Key Technical Components of the Deal:
| Component | Architecture/Codename | Role in Infrastructure |
|---|---|---|
| AI Accelerator | Custom Instinct MI450 | Primary inference and training engine, optimized for PyTorch and Llama models |
| Host Processor | 6th Gen EPYC "Venice" | Orchestration and data preprocessing; features Zen 6 cores |
| Infrastructure | Helios Rack-Scale | OCP-compliant liquid cooling and power delivery system for high-density deployment |
| Software Stack | ROCm 7.0+ | Open software ecosystem, heavily optimized by Meta engineers for internal workloads |
The inclusion of 6th Gen AMD EPYC CPUs, codenamed "Venice," further solidifies AMD’s dominance in the data center CPU market. These processors, built on the Zen 6 architecture, are expected to offer the high core counts and PCIe Gen 6 connectivity required to feed data to the hungry MI450 clusters without becoming a bottleneck.
While the hardware is impressive, the financial architecture of this deal is equally groundbreaking. AMD has issued a warrant to Meta to purchase up to 160 million shares of common stock. This is not a simple stock grant; it is a performance-based instrument designed to ensure mutual success.
The warrants are structured in tranches that vest only upon the achievement of specific milestones. The first tranche is tied to the successful shipment and deployment of the initial 1 gigawatt of compute capacity, scheduled for the second half of 2026. Subsequent tranches unlock as the deployment scales toward the full 6GW target and, crucially, as AMD’s stock price hits specific appreciation targets.
This structure serves two purposes:
Market analysts view this as a "shared destiny" model. By holding a potential 10% stake in AMD (based on current outstanding shares), Meta effectively becomes a partner rather than just a customer, ensuring their engineering teams work in lockstep to optimize the ROCm software stack and resolve hardware bottlenecks.
To understand the magnitude of 6 gigawatts, one must look at the current state of global data centers. A typical hyperscale data center campus might consume between 100 to 300 megawatts. This deal alone represents the energy equivalent of 20 to 60 massive data center campuses.
Mark Zuckerberg, Meta’s CEO, framed this investment as necessary to deliver "personal superintelligence." As AI models transition from text-based chat assistants to multimodal agents capable of reasoning, video generation, and real-time world interaction, the inference costs skyrocket.
Current localized inference on smartphones is insufficient for the scale of models Meta envisions. The 6GW infrastructure suggests a future where billions of users have continuous access to always-on, high-intelligence agents. The energy density required for this led to the adoption of the Helios architecture, which likely utilizes direct-to-chip liquid cooling to manage the heat generated by millions of MI450 GPUs running in parallel.

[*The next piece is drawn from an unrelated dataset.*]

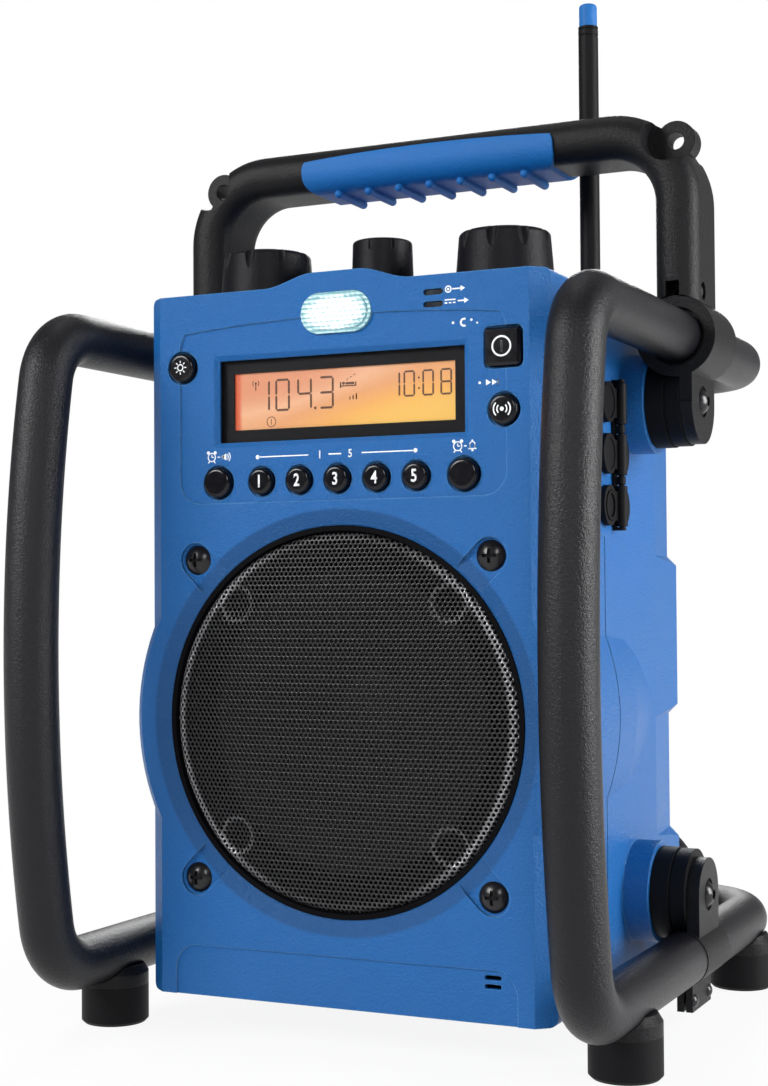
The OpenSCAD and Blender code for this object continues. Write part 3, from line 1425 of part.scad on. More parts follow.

From the perspective of Creati.ai, this deal marks the official end of the "Nvidia monopoly" narrative and the beginning of a true hardware duopoly in the AI space. While Nvidia remains the leader in training frontier models, AMD has successfully carved out a massive stronghold in high-volume inference and fine-tuning.
This partnership also validates the open-source software approach. Meta has long championed open compute and open frameworks (PyTorch). By betting 6GW on AMD, they are casting a massive vote of confidence in the ROCm ecosystem, signaling to the rest of the industry that the software barrier to entry for AMD hardware has been dismantled.
For the broader AI ecosystem, this increases competition, which should theoretically drive down the cost of compute. If AMD can deliver on the performance promises of the MI450, other hyperscalers like Microsoft and Oracle—who have already begun piloting MI300 clusters—may feel emboldened to expand their AMD footprints, further diversifying the supply chain.
The AMD-Meta 6-gigawatt agreement is more than a procurement contract; it is a defining moment for the AI hardware industry in 2026. With custom MI450 silicon, the Venice CPU platform, and a 160-million-share warrant binding the two companies together, AMD has secured its position as a central pillar of the global AI buildout. As the first 1GW comes online later this year, the tech world will be watching closely to see if this alliance can deliver the efficiency and scale required to power the next generation of artificial intelligence.